The impending storms put special pressure on one of TNT’s customers, Florida Power and Light (FP&L), based in Juno Beach, Fla. TNT operates a call center in Jacksonville to manage the utility’s shipments from suppliers to its service depots throughout south Florida. As a storm approached, TNT moved some of that center’s staff to another TNT location outside the impact zone so they could continue working, Hurley says.
In addition, TNT moved the parts and supplies FP&L would need to fix power lines downed by the storms. “We brought in external management from other locations to help support the higher demand that occurred once the storms passed through,” Hurley says.
To make sure fresh drivers were available as needed, TNT shared trucks between FP&L and Home Depot, another Florida customer that saw a storm-inspired surge in demand.
Insight Network Logistics (INL, no relation to Insight Inc.), a subsidiary of Union Pacific that manages the plant-to-dealer distribution network for DaimlerChrysler in the United States, has prepared for hurricanes with help from simulation software. The Auburn Hills, Mich., firm worked with Simulation Dynamics to develop its VinLogic modeling system.
INL uses another information system, VinVision, to collect data on the status of all vehicles moving through the distribution pipeline. VinLogic combines this vehicle location data with plant production schedules, projections about where the vehicles will be shipped, data on available transportation equipment, and other information to forecast the future flow of vehicles through the network, says Andrew Siprelle, president of Simulation Dynamics, Maryville, Tenn.
INL uses the software mainly to anticipate bottlenecks and predict what resources it will need to keep the vehicles moving, says Roland Fortner, INL’s CEO. “But it has a lot of tactical uses, and hurricane planning is one of them,” he says. INL first used VinLogic for this purpose in 2003, as Hurricane Isabel threatened the mid-Atlantic coast.
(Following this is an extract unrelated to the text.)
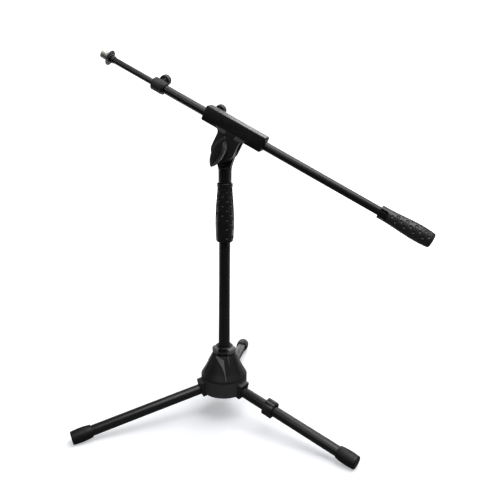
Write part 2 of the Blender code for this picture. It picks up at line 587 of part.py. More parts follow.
def build_knob(name, offset, base, screw_tip):
    """Knob and its screw, standing out behind the boom and a little upwards."""
    place = (offset, 0, BOOM_OFFSET)
    make_object(name, turned(knob_profile(base, KNOB_RADIUS, 0.0120)), CLAMP, HARD_PLASTIC, place, KNOB_AXIS)
    end = base + 0.0067
    screw = [(0, end), (KNOB_SCREW_RADIUS, end), (KNOB_SCREW_RADIUS, screw_tip + 0.0010),
             (KNOB_SCREW_RADIUS - 0.0010, screw_tip), (0, screw_tip)]
    make_object(f"{name}_screw", turned(screw, SMALL_STEPS), CLAMP, ZINC_STEEL, place, KNOB_AXIS)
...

“When you’ve got a hurricane coming, you first shut down your shipping activities in the areas that are directly affected,” Fortner says.
But manufacturing plants continue building vehicles. These need to keep moving, “but at the same time, you don’t want to ship vehicles into a situation where they’ll be destroyed,” he says.
To predict the effect of a hurricane, INL looks at its expected path and predicts how that will impact transportation facilities in the region. It then adds those constraints to the data VinLogic uses to forecast the flow of vehicles.
“For example, suppose we don’t think we will be able to unload for at least a week at three or four locations,” Fortner says. “What does that do to us? How many vehicles pile up? Where will we see the largest congregation of cars?”
Once the company knows where problems will occur, it can consider its options, and use the simulation software to test them.
“Sometimes we stop shipping vehicles into certain facilities and hold them at origin,” Fortner explains. “Other times we make arrangements with railroads to stop and hold the vehicles en route. But in some cases, we actually divert vehicles to alternate facilities.”
If INL learns of a potential disruption far enough in advance, the company might even adjust its production schedule to avert the problem completely, he says.
Along with hurricanes, the model could help plan a response to other predictable disruptions, such as strikes, Fortner says. Like Nova Chemicals, Constellation Wines USA, based in Canandaigua, N.Y., has seen efforts to build close relationships with carriers pay off in times of crisis.
Forging such relationships is “a process we started in earnest about 15 years ago,” says Rod Dutton, Constellation’s director of transportation management. “We set up a program that included all of the activities we could think of to make ourselves a good shipper.”
For example, the company tried to accommodate carriers’ needs when scheduling pickups; improved its loading, blocking, and bracing techniques; and made sure drivers had easy access to comforts such as phones, vending machines, and bathrooms.
“Over the years, we continue to develop practices that enhance our relationships with carriers,” Dutton says. “We pay our freight bills on time, and offer only standard, legal-weight loads that are balanced and blocked properly within the trailer. We provide scales to weigh the shipments, EDI (electronic data interchange) freight bills, and EFT (electronic funds transfer) payment.”
Constellation gives carriers an estimated volume of shipments per lane and a weekly forecast of orders for the following week, Dutton says. Recently it has offered them the opportunity to bid on lanes for its sister company, Constellation Beers and Spirits.
In return for such efforts, carriers work hard to help Constellation in the fall, when wine shipments from California vie for scarce capacity with holiday merchandise shipped through West Coast ports. Goodwill between the wine company and its carriers grew particularly important in the fall of 2003, when forest fires in California closed rail lines, making it even harder to move freight out of the region.
“If the tracks are closed, and you need a rail shipment, there’s not much carriers can do,” Dutton says. “But when the crisis is over, they can provide a higher priority to your freight.”
Constellation’s intermodal service providers did just that. “Once the tracks started opening, they tried to make sure our freight moved along as quickly as possible. They expedited whatever they could,” he says.
Sometimes, a bad experience during one disaster prompts a company to make better plans for the next.
One Insight client in the Midwest learned its lesson when huge floods hit and inundated one of its large distribution centers. While it was too late to prepare for that crisis, the company used SAILS 21 to analyze how losing that facility affected its distribution network, and how best to compensate.
“Now they’ve done the analysis, and they’ve done it more carefully,” so if a similar disaster occurs they will be prepared, Karrenbauer says.
Other companies used the software to choose alternatives when the work slowdown of 2003 clogged traffic at the ports of Los Angeles and Long Beach. The contingency plans developed at that time served companies well during the recent congestion in the California ports, Karrenbauer says. The software helped them calculate the most effective way to divert traffic further up the West Coast or to the Gulf Coast.
Although many company officials who ought to focus on questions of supply chain continuity haven’t paid enough attention in the past, Karrenbauer believes things are getting better. “It has been a tough process,” he says. “But I think the ideas are gaining some traction.”